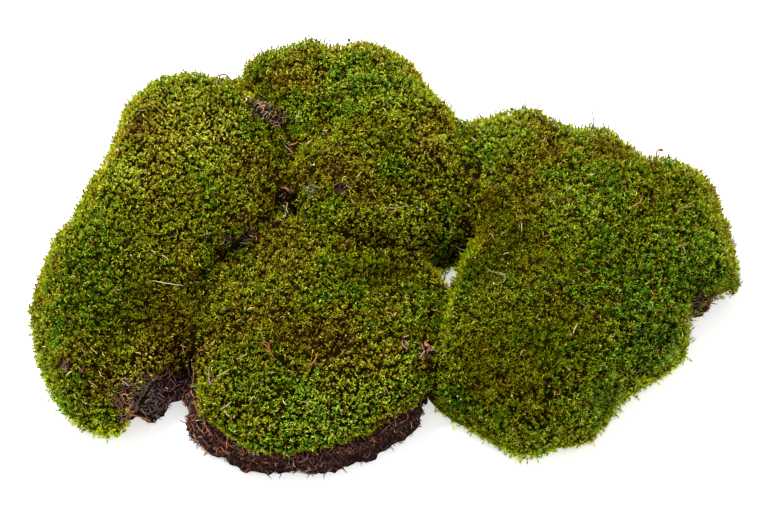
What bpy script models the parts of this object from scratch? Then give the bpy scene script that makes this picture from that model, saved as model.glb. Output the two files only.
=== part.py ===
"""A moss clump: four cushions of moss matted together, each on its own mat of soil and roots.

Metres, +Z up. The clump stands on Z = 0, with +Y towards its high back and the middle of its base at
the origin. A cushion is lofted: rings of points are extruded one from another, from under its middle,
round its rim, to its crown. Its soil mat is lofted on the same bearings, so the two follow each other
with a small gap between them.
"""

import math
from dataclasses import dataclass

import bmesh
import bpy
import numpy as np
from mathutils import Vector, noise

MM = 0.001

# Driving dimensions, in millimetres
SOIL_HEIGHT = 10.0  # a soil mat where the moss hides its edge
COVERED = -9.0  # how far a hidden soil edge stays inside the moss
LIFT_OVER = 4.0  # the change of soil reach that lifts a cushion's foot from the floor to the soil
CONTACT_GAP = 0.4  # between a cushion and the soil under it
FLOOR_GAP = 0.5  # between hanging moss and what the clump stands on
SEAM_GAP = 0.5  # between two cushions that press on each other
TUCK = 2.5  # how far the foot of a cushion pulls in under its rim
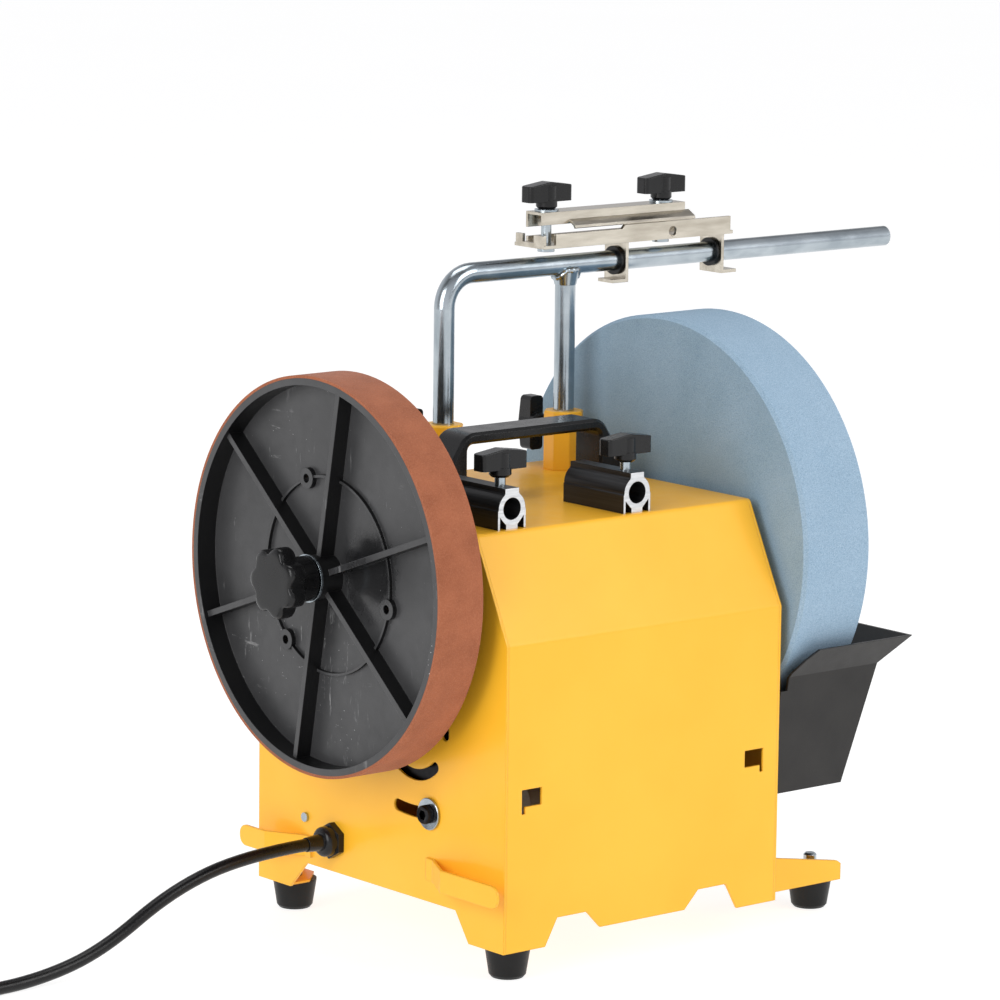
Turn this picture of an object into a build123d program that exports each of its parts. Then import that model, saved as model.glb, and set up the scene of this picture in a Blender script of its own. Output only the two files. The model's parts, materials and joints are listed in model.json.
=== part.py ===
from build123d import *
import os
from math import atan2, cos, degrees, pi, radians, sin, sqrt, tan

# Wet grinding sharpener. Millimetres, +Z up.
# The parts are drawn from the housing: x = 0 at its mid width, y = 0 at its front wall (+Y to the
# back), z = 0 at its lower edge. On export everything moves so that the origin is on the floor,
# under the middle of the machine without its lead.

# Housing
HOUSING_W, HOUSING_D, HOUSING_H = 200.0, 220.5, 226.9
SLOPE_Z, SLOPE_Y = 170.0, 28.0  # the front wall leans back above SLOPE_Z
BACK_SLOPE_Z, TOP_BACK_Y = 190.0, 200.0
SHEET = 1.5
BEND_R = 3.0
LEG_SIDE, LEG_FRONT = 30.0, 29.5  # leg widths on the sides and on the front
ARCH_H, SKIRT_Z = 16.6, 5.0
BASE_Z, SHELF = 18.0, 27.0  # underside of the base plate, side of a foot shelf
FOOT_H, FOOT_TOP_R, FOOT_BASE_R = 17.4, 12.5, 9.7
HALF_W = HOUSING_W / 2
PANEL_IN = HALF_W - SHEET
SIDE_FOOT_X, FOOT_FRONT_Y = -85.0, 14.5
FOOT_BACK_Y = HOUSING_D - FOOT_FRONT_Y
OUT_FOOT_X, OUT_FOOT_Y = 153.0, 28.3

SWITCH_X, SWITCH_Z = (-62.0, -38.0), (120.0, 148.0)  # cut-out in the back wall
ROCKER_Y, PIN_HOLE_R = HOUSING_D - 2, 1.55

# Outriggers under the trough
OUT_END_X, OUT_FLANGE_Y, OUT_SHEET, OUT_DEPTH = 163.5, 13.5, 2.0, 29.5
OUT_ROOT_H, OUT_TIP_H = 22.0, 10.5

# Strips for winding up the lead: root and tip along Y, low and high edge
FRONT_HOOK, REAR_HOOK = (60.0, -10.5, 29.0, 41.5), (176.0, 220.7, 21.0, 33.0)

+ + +

WHAT THE TASK ASKS → Repeat all of the records above exactly as they appear.

SOLUTION →
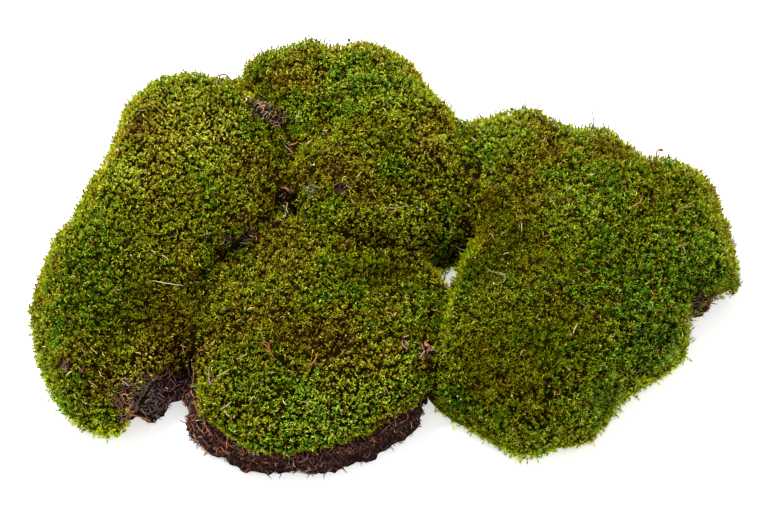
What bpy script models the parts of this object from scratch? Then give the bpy scene script that makes this picture from that model, saved as model.glb. Output the two files only.
=== part.py ===
"""A moss clump: four cushions of moss matted together, each on its own mat of soil and roots.

Metres, +Z up. The clump stands on Z = 0, with +Y towards its high back and the middle of its base at
the origin. A cushion is lofted: rings of points are extruded one from another, from under its middle,
round its rim, to its crown. Its soil mat is lofted on the same bearings, so the two follow each other
with a small gap between them.
"""

import math
from dataclasses import dataclass

import bmesh
import bpy
import numpy as np
from mathutils import Vector, noise

MM = 0.001

# Driving dimensions, in millimetres
SOIL_HEIGHT = 10.0  # a soil mat where the moss hides its edge
COVERED = -9.0  # how far a hidden soil edge stays inside the moss
LIFT_OVER = 4.0  # the change of soil reach that lifts a cushion's foot from the floor to the soil
CONTACT_GAP = 0.4  # between a cushion and the soil under it
FLOOR_GAP = 0.5  # between hanging moss and what the clump stands on
SEAM_GAP = 0.5  # between two cushions that press on each other
TUCK = 2.5  # how far the foot of a cushion pulls in under its rim
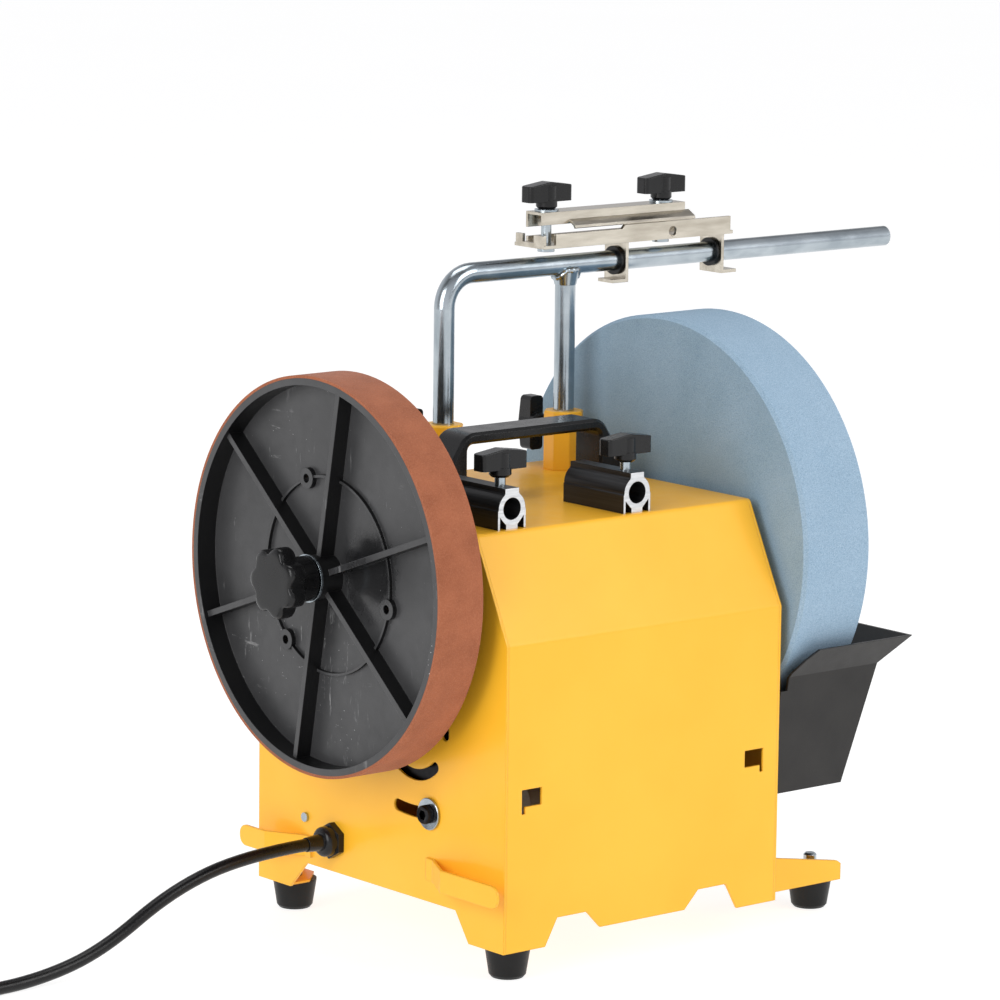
Turn this picture of an object into a build123d program that exports each of its parts. Then import that model, saved as model.glb, and set up the scene of this picture in a Blender script of its own. Output only the two files. The model's parts, materials and joints are listed in model.json.
=== part.py ===
from build123d import *
import os
from math import atan2, cos, degrees, pi, radians, sin, sqrt, tan

# Wet grinding sharpener. Millimetres, +Z up.
# The parts are drawn from the housing: x = 0 at its mid width, y = 0 at its front wall (+Y to the
# back), z = 0 at its lower edge. On export everything moves so that the origin is on the floor,
# under the middle of the machine without its lead.

# Housing
HOUSING_W, HOUSING_D, HOUSING_H = 200.0, 220.5, 226.9
SLOPE_Z, SLOPE_Y = 170.0, 28.0  # the front wall leans back above SLOPE_Z
BACK_SLOPE_Z, TOP_BACK_Y = 190.0, 200.0
SHEET = 1.5
BEND_R = 3.0
LEG_SIDE, LEG_FRONT = 30.0, 29.5  # leg widths on the sides and on the front
ARCH_H, SKIRT_Z = 16.6, 5.0
BASE_Z, SHELF = 18.0, 27.0  # underside of the base plate, side of a foot shelf
FOOT_H, FOOT_TOP_R, FOOT_BASE_R = 17.4, 12.5, 9.7
HALF_W = HOUSING_W / 2
PANEL_IN = HALF_W - SHEET
SIDE_FOOT_X, FOOT_FRONT_Y = -85.0, 14.5
FOOT_BACK_Y = HOUSING_D - FOOT_FRONT_Y
OUT_FOOT_X, OUT_FOOT_Y = 153.0, 28.3

SWITCH_X, SWITCH_Z = (-62.0, -38.0), (120.0, 148.0)  # cut-out in the back wall
ROCKER_Y, PIN_HOLE_R = HOUSING_D - 2, 1.55

# Outriggers under the trough
OUT_END_X, OUT_FLANGE_Y, OUT_SHEET, OUT_DEPTH = 163.5, 13.5, 2.0, 29.5
OUT_ROOT_H, OUT_TIP_H = 22.0, 10.5

# Strips for winding up the lead: root and tip along Y, low and high edge
FRONT_HOOK, REAR_HOOK = (60.0, -10.5, 29.0, 41.5), (176.0, 220.7, 21.0, 33.0)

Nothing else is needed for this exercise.